I hate this time of year. Not because of the impending holiday season blues or the days getting shorter and colder. It’s something much stupider: It’s Forbes’ fricking 30 Under 30 list, an out-of-control annual tradition—this year’s list honors 600 people across a range of categories—that drove me crazy when I was under 30 and, I was less than pleased to discover, makes me no less insane now that I’ve blown past that milestone. I want to be happy for my generational kin, and I know that only a monster could have anything but positive feelings about all the great things members of my cohort are accomplishing. And yet I’m totally that monster.
This year, in addition to my 30 Under 30 aversion—and this is an even more awful thing to admit—I’ve found myself feeling anxious about the squad of millennials who’ve just been elected to political office. As much as I believe on principle that these rising political stars will bring an essential new perspective and that it’s good for the country to have representatives that more closely resemble the electorate … do they have to be younger than me while they do it?
I’m not proud of this. But I take comfort in my conviction that any millennial who didn’t just get elected to political office or named to a special magazine list and claims not to feel even a twinge of resentment about it is lying to themselves. Sure, it’s not like we’re the first people in history to confront getting older; eventually everyone has to face that reality. But that doesn’t make it any easier to deal with it the first time it hits you, really hits you, that people your age are leading million-dollar startups, going to Washington, and generally taking over the world.
What is it about the combination of youth and success that can trigger such intensely bad feelings? Why do 30 under 30 lists, year after year, earn the kind of scorn usually reserved for reality TV villains and Ted Cruz? My own bitterness—and regret over said bitterness, but bitterness nonetheless—wasn’t getting me anywhere, so I decided to seek out an expert.
Psychology professor Sarah Hill of Texas Christian University has spent years researching what she would term envy. Psychologists distinguish between envy and jealousy: When it’s about coveting what someone else has that one lacks, it’s envy, whereas jealousy more precisely denotes the emotion that comes from a perceived threat in a romantic relationship or friendship.
“Envy is one of these curious emotions because it’s really negative and it’s unpleasant,” Hill said. As an evolutionary psychologist, she approaches human behavior and emotions by trying to understand the ultimate adaptive functions that they might serve. “There’s a lot of things that are unpleasant that are that way for a reason. It’s usually because we’re trying to tell our brain to pay attention to something. In the case of envy, our research suggests that envy might play an important role in alerting ourselves to the fact that somebody is doing better than we are in a domain that’s important to us,” she said. When envy is working as it should, in other words, it may be a signal that we need to step it up.
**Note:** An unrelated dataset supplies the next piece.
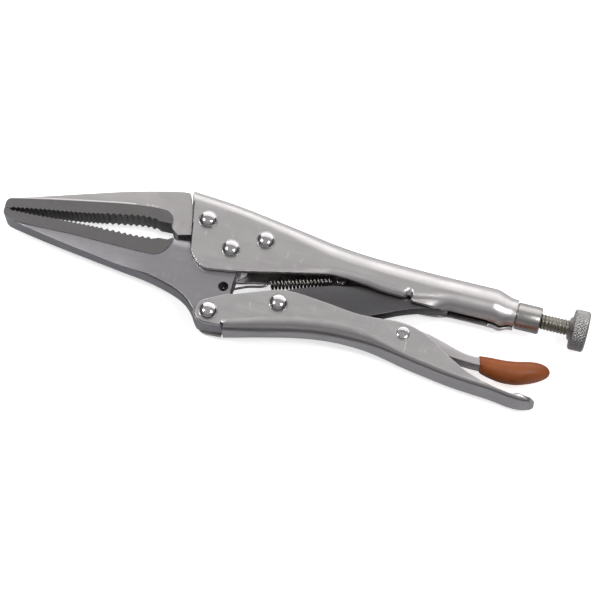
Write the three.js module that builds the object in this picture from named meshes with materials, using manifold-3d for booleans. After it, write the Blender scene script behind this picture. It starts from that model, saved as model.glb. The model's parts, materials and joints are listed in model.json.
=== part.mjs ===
// Long-nose locking pliers, closed and locked, lying on one side. Millimetres, +Z up.
//
// Design frame: origin on the jaw pivot at mid-thickness, +X along the adjusting screw
// towards its knob, +Y towards the fixed jaw's side, +Z across the tool's thickness.
// The finished group is shifted so that the middle of its footprint is at the origin.
import * as THREE from 'three';
import { mergeVertices } from 'three/addons/utils/BufferGeometryUtils.js';
import Module from 'manifold-3d';

const wasm = await Module();
wasm.setup();

// ---- Driving dimensions -------------------------------------------------------------
const HANDLE_WIDTH = 14; // outside, across both walls
const SHEET = 1.7; // handle sheet metal
const JAW_THICKNESS = 10.2;
const LINK_THICKNESS = 6;
const LEVER_THICKNESS = 7.2;
const GAP = 0.3; // running clearance round every pin and between neighbours

const RIVET_SHANK_RADIUS = 2.2;
const RIVET_HEAD_RADIUS = 3.6;
const RIVET_HEAD_HEIGHT = 2.5;
const LEVER_PIN_SHANK_RADIUS = 1.5;
const LEVER_PIN_HEAD_RADIUS = 2.5;
const LEVER_PIN_HEAD_HEIGHT = 0.9;

const SCREW_Y = 3.5; // height of the screw's axis over the jaw pivot
const SCREW_RADIUS = 3;
const SCREW_TIP_X = 88;
const NUT_RADIUS = 5.1;
const NUT_NECK_RADIUS = 4.3;
const NUT_NECK_START_X = 97;
const NUT_START_X = 110;
const NUT_END_X = 119.2;
const KNOB_START_X = 130;
const KNOB_END_X = 137;
const KNOB_RADIUS = 7.75;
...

The moment we live in may only exacerbate these feelings. “As income inequality increases, as resource competition increases, as social media becomes more prevalent and people are advertising their advantages all over the place, any of these things will just increase the prevalence of enviousness across the board because you’re constantly being reminded of how you’re not measuring up,” Hill said.
Age is a complicating factor here. Some of the successful young people in the public eye right now, like Rep.-elect Alexandria Ocasio-Cortez, famously rose to their positions without deep pockets, but our natural compulsion to be annoyed by success is compounded by the one-two punch of success and youth, and sometimes by success and youth and beauty. Gender comes into play as well. “Our research has found that both men and women experience envy, but it tends to be much more pronounced in women,” Hill said. “I think that having a young woman elected to political office, for women, it’s like, ‘Oh, well, that person is like me! And I’m not doing this!’ It makes what you’re doing less impressive.” This confirms my self-centered line of thinking: I do see myself in the women on the Forbes list, and in the women like Ocasio-Cortez who are headed to Congress, more so than in the men. That’s part of what makes their ascendance so powerful for many young women, but also what triggers darker thoughts.
Envy that motivates people toward self-improvement is known among psychologists as benign, or white, envy. But for Hill, part of what’s playing out in the reactions to 30 under 30 lists specifically is that they stir up a type of envy that isn’t productive. “When you put a firm line on something—people who are under 30 who have done this, if you’re over 30 you can’t attain that,” she said, “that’s the type of social comparison that tends to engender this really malicious type of envy, which is sometimes called black envy.” Essentially, when people get hostile in situations where it isn’t possible to measure up—you’re already over 30!—they become less likely to take envy and turn it into lemonade.
It is always comforting to learn that your worst instincts are at least partly in the design of your species. And the distinction Hill draws seems useful. Arbitrary lists, like 30 Under 30, that define success only if achieved by an imaginary age deadline make us anxious and angry because they’re designed to. They’re fake competitions that celebrate youth as much or more than anyone’s accomplishments. They exist mostly for the people who are on them to say they were. The wave of millennials in Congress is perhaps another matter, and I may have to commit to a personal detox of cute congressional Instagrams and, eventually, nonhorrifying federal policy, to move past it. That much, at least, feels within my grasp.